Records that describe objects
▬▬▬▬▬▬▬▬▬▬
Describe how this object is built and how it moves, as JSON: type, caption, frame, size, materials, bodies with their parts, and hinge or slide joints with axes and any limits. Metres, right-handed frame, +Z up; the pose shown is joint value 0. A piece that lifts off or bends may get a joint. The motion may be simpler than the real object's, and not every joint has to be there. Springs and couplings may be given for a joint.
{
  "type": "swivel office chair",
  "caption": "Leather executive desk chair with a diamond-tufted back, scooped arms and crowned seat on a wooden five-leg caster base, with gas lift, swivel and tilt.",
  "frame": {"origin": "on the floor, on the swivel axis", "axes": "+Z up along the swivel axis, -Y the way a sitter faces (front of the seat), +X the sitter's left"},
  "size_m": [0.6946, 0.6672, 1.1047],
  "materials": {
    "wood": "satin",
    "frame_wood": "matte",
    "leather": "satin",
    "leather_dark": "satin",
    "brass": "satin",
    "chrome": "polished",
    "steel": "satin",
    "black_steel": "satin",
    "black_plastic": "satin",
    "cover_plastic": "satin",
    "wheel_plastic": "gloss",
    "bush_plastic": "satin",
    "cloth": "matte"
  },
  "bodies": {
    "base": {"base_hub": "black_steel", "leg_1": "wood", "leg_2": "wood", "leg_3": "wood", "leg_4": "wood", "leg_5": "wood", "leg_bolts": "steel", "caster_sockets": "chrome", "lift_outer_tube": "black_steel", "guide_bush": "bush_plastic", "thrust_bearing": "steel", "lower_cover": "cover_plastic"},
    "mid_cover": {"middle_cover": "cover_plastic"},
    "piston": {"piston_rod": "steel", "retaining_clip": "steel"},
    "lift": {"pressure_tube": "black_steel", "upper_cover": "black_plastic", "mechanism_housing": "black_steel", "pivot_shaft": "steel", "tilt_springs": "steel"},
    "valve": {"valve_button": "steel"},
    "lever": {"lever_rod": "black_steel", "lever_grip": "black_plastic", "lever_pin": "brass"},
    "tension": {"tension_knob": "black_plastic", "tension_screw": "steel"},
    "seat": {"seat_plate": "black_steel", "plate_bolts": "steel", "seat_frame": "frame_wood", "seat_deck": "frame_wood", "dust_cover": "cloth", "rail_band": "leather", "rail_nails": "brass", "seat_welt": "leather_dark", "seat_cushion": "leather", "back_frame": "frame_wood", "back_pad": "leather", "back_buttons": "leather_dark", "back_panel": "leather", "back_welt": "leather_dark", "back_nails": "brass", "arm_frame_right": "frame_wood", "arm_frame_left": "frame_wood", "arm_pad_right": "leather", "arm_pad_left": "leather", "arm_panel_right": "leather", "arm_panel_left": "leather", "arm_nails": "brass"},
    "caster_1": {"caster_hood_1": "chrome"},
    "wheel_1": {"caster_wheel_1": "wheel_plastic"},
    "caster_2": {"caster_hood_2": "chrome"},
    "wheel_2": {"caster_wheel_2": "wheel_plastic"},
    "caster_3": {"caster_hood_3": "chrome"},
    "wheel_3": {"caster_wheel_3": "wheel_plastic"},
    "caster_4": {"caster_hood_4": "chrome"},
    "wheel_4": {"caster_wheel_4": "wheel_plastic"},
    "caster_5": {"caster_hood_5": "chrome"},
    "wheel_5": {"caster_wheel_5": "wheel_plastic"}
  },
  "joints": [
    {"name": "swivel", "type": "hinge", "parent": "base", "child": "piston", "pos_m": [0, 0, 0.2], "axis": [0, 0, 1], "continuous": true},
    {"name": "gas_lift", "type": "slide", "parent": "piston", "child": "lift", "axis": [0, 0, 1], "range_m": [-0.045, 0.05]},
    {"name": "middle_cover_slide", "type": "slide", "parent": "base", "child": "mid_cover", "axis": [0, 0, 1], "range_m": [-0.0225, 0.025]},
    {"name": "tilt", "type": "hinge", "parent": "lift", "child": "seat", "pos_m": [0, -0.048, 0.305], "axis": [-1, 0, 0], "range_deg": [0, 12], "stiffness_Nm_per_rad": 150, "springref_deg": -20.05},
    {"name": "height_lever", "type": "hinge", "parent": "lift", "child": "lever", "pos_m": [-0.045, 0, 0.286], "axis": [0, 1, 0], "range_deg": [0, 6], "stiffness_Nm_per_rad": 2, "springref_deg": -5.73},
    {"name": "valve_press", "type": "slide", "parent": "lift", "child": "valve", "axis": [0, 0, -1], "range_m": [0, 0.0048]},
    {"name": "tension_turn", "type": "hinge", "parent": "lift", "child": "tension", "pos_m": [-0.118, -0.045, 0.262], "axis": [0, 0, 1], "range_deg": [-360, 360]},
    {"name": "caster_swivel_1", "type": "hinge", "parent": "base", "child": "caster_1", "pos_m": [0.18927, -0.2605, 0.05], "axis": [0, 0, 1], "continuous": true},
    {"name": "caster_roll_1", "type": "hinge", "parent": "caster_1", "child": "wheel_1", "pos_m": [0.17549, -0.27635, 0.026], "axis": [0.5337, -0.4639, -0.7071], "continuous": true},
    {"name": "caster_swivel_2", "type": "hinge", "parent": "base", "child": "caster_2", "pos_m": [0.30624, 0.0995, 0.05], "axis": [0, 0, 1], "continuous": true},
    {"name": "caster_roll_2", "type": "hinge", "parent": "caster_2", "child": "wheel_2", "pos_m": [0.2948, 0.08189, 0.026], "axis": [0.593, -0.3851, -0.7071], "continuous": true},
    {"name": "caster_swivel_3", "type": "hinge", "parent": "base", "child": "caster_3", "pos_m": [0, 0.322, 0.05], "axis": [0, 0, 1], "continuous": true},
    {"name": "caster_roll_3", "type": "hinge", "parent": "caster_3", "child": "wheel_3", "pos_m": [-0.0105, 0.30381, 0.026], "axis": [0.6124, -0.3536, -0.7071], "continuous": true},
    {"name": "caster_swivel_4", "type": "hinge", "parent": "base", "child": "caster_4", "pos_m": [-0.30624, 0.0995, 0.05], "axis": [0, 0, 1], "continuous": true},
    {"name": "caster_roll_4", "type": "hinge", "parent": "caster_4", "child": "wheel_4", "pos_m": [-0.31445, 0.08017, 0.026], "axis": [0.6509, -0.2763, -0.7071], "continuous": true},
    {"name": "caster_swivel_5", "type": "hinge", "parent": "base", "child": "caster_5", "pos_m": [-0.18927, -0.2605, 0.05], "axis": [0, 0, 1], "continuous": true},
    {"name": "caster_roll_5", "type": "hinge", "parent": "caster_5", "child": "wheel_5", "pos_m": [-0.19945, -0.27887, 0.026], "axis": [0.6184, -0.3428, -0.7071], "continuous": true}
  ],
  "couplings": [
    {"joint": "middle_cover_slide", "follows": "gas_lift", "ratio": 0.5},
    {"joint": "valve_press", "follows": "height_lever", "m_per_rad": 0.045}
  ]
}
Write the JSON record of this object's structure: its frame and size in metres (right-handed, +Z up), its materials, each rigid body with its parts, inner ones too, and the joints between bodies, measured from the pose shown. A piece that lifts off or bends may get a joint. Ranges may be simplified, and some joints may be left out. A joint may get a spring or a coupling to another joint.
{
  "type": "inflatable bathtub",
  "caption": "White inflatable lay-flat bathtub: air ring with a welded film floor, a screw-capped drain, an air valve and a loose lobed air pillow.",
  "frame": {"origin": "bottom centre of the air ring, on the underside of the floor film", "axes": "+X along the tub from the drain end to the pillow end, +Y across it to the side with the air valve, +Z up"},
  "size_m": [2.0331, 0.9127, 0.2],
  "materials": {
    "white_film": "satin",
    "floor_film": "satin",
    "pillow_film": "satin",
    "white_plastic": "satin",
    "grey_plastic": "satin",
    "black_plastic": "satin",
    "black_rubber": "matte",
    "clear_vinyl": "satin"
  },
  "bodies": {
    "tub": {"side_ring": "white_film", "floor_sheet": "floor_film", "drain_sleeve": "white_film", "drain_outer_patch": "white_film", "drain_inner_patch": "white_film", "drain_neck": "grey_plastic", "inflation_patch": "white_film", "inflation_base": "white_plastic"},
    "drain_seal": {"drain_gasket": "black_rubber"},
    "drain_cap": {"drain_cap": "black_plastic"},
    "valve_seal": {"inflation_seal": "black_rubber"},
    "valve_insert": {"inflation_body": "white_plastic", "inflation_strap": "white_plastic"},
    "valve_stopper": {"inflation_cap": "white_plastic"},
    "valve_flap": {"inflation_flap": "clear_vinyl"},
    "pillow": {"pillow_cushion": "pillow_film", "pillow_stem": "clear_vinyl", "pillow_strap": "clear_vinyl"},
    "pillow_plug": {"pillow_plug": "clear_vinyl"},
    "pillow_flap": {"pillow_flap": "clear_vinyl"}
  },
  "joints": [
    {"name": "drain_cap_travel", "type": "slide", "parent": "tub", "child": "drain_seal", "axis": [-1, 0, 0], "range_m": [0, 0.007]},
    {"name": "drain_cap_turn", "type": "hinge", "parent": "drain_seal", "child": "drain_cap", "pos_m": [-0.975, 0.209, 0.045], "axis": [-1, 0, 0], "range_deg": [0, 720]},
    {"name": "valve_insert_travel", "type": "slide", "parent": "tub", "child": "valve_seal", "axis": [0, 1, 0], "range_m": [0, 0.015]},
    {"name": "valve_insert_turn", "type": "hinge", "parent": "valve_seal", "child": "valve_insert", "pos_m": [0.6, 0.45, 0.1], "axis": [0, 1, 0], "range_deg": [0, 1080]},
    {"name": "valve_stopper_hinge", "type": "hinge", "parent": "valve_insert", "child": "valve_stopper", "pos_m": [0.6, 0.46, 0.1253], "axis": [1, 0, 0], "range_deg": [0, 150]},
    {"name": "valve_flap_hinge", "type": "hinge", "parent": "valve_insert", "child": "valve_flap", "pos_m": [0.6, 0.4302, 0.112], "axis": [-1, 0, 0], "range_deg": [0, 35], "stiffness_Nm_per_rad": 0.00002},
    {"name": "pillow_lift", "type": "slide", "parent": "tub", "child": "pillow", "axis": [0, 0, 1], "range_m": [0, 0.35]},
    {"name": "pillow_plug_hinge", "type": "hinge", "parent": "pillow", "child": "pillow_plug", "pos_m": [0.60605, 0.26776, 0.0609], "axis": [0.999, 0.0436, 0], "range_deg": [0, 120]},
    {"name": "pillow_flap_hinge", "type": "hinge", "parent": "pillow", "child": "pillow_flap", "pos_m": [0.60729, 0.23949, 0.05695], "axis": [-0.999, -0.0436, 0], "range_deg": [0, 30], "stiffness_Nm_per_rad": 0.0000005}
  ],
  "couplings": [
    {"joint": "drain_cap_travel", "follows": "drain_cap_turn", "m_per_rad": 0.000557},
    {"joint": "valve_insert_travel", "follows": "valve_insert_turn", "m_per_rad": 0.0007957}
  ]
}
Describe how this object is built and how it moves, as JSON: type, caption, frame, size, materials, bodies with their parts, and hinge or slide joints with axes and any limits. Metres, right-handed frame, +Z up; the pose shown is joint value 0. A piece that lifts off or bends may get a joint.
▬▬▬▬▬▬▬▬▬▬
◆ **AIM OF THE EXERCISE**: Identify the lines that contain the string "from", and copy every one of them.

◆ **FINAL ANSWER**:
Write the JSON record of this object's structure: its frame and size in metres (right-handed, +Z up), its materials, each rigid body with its parts, inner ones too, and the joints between bodies, measured from the pose shown. A piece that lifts off or bends may get a joint. Ranges may be simplified, and some joints may be left out. A joint may get a spring or a coupling to another joint.
  "frame": {"origin": "bottom centre of the air ring, on the underside of the floor film", "axes": "+X along the tub from the drain end to the pillow end, +Y across it to the side with the air valve, +Z up"},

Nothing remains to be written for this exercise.